I noticed this, and the discussion convinced me that this was not a decision that I would have supported on council. While the city cited changes in state law as the reason for taking away the exemption, residents noticed that other Ohio cities have kept this filing exemption. The Director of Tax Policy at the Ohio Society of CPAs says that nothing in 2014 tax law changes prevented Lakewood from doing the same.
Based on that, I can say that I disagree with the choice made by City Council in 2015. It’s a relatively small thing in practical terms. But with so many people struggling to afford college, we should stand up for whatever support Lakewood can offer, not take it away in a vote that no one seemed to notice.
Thank you very much to Cleveland Action Democrats for honoring me with your support!
Tristan Rader is a young leader in Lakewood that we hope will play a major role in the future of Lakewood and Cuyahoga County politics. We believe that the future of Cuyahoga County must be a place that protects seniors, our environment, our public education, limits home vacancies, and is a place where working families and young people will want to call home.

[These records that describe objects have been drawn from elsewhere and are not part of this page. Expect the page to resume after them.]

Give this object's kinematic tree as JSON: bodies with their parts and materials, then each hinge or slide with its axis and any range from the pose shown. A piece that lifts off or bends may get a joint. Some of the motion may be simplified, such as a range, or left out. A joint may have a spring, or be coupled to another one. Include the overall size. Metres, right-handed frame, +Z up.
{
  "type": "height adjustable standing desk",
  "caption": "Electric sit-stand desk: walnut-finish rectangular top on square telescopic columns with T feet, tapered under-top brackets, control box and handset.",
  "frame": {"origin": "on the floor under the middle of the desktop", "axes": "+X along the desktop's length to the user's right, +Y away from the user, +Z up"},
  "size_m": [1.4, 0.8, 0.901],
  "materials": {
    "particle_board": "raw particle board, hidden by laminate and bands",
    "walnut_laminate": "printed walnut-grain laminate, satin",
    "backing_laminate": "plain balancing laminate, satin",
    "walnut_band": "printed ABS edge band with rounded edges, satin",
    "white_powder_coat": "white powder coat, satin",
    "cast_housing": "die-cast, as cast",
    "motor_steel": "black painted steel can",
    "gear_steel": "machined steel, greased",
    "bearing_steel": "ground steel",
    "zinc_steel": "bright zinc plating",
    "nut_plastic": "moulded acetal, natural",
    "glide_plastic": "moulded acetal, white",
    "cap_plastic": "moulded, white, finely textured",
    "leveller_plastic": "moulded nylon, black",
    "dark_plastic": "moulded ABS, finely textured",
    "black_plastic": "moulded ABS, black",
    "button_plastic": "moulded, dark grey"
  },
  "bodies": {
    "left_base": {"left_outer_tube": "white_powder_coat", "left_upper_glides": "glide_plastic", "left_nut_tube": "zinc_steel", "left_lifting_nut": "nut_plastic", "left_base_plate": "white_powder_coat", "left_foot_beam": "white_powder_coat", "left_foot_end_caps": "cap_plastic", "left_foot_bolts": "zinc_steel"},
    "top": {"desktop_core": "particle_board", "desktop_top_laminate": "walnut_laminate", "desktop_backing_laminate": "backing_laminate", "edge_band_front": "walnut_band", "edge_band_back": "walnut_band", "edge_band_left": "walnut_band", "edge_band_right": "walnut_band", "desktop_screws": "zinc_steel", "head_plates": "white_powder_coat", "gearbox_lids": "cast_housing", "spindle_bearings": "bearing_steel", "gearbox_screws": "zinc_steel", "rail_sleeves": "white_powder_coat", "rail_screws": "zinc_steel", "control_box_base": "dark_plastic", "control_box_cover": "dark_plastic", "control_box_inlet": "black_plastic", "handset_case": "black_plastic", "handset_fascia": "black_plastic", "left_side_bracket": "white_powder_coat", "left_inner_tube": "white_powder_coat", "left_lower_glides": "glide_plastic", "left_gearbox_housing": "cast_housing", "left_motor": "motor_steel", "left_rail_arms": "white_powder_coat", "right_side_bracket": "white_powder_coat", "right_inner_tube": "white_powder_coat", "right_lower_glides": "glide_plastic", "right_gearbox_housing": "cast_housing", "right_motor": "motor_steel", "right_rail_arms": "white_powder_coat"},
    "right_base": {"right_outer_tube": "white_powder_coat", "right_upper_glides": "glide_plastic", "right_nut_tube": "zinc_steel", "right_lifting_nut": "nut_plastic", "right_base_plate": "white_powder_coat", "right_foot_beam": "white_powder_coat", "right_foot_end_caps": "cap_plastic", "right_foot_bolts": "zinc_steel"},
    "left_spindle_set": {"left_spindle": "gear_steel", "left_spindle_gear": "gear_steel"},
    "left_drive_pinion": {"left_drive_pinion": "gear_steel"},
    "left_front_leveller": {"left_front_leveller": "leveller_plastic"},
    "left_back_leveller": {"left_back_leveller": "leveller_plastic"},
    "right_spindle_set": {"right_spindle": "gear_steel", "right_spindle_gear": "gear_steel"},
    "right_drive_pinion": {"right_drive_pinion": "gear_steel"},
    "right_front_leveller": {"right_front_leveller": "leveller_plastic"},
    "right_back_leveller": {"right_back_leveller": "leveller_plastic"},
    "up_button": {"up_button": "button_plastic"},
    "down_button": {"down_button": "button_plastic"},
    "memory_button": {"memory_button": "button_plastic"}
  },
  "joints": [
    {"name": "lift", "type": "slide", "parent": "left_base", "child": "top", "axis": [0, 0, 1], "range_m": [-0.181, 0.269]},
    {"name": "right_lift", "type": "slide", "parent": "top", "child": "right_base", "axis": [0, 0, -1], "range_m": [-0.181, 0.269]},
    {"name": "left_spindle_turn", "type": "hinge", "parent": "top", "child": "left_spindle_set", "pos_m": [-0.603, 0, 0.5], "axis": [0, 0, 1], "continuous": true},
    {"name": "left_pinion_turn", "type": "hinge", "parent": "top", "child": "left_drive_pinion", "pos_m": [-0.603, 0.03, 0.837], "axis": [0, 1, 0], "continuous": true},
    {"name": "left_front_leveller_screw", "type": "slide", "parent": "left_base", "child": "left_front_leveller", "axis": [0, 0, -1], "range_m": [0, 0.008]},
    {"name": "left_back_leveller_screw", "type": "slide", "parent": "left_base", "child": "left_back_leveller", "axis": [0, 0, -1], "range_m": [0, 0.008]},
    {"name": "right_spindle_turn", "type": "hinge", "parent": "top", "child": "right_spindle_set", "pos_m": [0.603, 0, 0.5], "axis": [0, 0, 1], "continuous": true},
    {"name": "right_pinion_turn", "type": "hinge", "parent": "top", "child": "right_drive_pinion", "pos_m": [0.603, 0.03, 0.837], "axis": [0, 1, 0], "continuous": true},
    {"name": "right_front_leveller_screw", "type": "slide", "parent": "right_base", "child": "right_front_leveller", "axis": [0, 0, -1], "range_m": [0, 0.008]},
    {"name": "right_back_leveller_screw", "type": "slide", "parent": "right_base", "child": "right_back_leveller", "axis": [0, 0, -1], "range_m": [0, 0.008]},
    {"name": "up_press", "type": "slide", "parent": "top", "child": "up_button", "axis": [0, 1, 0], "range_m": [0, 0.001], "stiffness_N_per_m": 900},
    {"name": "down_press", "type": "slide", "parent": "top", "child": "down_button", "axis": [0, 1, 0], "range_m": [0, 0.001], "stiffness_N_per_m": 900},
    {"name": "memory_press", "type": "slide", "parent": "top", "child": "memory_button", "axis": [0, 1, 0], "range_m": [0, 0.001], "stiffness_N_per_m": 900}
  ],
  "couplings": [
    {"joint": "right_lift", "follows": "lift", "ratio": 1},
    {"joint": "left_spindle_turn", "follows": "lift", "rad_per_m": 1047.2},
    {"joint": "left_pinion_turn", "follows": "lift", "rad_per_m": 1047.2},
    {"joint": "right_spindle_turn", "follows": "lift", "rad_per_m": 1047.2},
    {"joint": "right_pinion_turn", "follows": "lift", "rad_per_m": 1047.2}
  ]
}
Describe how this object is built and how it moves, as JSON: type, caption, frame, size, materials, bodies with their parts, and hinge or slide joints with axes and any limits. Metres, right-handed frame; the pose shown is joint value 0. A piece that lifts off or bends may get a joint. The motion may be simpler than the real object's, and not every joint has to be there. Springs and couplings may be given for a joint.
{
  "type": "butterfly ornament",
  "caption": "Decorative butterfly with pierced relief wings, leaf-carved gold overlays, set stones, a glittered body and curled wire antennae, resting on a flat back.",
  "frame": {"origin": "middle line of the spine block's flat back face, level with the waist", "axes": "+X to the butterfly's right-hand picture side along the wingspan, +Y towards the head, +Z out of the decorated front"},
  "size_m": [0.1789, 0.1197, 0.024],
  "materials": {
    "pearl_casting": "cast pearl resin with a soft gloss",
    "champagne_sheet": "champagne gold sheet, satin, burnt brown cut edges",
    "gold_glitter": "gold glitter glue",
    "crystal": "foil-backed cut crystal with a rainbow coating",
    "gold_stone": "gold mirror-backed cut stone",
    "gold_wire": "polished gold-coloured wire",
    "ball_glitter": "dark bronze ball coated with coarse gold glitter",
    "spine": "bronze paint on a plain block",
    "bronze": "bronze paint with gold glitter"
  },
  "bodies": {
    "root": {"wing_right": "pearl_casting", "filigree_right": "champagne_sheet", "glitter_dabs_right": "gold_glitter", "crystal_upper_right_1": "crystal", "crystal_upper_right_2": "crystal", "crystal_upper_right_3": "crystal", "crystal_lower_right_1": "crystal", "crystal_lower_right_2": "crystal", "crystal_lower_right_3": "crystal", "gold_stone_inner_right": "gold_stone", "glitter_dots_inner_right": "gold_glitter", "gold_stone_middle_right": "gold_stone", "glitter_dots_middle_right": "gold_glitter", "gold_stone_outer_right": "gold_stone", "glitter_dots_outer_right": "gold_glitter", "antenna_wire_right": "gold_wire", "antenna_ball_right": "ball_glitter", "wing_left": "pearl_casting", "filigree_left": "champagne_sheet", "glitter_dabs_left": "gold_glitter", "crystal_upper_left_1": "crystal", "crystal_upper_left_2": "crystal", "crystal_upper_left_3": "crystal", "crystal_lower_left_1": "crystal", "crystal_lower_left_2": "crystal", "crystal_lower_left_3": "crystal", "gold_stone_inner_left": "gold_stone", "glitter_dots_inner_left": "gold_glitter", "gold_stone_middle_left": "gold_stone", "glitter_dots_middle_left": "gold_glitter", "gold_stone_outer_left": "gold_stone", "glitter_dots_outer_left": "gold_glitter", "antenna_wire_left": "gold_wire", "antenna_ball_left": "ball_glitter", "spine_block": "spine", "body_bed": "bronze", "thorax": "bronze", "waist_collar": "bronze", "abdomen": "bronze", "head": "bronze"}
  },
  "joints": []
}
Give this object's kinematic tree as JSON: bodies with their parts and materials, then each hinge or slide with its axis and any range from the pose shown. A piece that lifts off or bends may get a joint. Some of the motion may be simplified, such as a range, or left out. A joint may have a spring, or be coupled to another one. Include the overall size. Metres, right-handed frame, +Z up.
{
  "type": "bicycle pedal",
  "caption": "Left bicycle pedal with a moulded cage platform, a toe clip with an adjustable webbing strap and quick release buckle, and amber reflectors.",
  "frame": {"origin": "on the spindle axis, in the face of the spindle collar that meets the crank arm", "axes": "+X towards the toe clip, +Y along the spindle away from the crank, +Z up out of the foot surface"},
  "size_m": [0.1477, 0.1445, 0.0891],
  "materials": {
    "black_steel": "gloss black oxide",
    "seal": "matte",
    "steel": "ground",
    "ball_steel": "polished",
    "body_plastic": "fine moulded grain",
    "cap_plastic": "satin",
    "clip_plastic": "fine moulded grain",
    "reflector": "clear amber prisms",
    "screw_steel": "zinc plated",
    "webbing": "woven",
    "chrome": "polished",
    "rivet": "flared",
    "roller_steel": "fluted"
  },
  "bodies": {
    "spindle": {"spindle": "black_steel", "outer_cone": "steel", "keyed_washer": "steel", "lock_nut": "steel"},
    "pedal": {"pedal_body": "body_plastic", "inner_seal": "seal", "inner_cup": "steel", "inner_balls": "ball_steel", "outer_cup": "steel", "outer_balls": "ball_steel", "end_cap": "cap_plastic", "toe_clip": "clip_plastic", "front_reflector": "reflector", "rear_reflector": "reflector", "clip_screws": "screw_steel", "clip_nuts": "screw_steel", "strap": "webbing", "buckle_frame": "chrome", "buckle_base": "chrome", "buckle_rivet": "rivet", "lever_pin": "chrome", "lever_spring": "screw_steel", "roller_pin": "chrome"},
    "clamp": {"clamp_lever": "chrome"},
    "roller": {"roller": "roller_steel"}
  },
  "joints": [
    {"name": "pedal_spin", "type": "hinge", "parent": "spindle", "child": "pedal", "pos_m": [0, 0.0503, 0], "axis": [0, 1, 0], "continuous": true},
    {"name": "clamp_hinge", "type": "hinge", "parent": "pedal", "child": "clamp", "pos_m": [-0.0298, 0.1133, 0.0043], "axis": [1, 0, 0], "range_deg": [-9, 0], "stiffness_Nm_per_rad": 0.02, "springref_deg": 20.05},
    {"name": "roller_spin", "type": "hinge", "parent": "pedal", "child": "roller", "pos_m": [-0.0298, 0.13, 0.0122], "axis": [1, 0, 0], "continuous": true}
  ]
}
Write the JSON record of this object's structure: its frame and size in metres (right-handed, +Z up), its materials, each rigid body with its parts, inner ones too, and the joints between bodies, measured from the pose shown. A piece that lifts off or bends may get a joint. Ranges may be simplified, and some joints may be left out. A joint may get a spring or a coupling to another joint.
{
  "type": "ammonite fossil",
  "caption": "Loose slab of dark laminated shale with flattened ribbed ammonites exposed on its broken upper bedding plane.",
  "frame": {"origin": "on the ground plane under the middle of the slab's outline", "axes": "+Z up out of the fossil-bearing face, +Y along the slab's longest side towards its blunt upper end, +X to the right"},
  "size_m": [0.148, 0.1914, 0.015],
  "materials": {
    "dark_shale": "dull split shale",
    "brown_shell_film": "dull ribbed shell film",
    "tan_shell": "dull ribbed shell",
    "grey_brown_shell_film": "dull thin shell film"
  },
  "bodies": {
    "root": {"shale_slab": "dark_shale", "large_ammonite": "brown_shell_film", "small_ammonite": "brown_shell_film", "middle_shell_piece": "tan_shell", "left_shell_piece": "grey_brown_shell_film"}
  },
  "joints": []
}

We believe Tristan has a great understanding of national issues and local issues.
Tristan is on the right side of Lakewood’s unjust ban of dogs with a pit bull breed background. We stand with Charlie, his owner, and to an end to this ban. We hope Tristan will consider animal-friendly solutions to current local wildlife issues. [Note: absolutely will consider these options first.]
Tristan is a member of the Lakewood Democratic Club, a Co-founder of the Cuyahoga County Progressive Caucus, and is working on the yes on 2 campaign. We are happy to give him our fullest endorsement.
About the The Cleveland and suburbs of Cleveland Action Democrats: “From the West Side to the East Side, we are peaceful, peace loving, disciplined, and intelligent. Bring your ideas, bring hope, we are a bottom up organization. We need friendship, togetherness, and strong Democratic locals.”
You are a very welcome addition to my list of endorsements. I will do what I can to make you proud.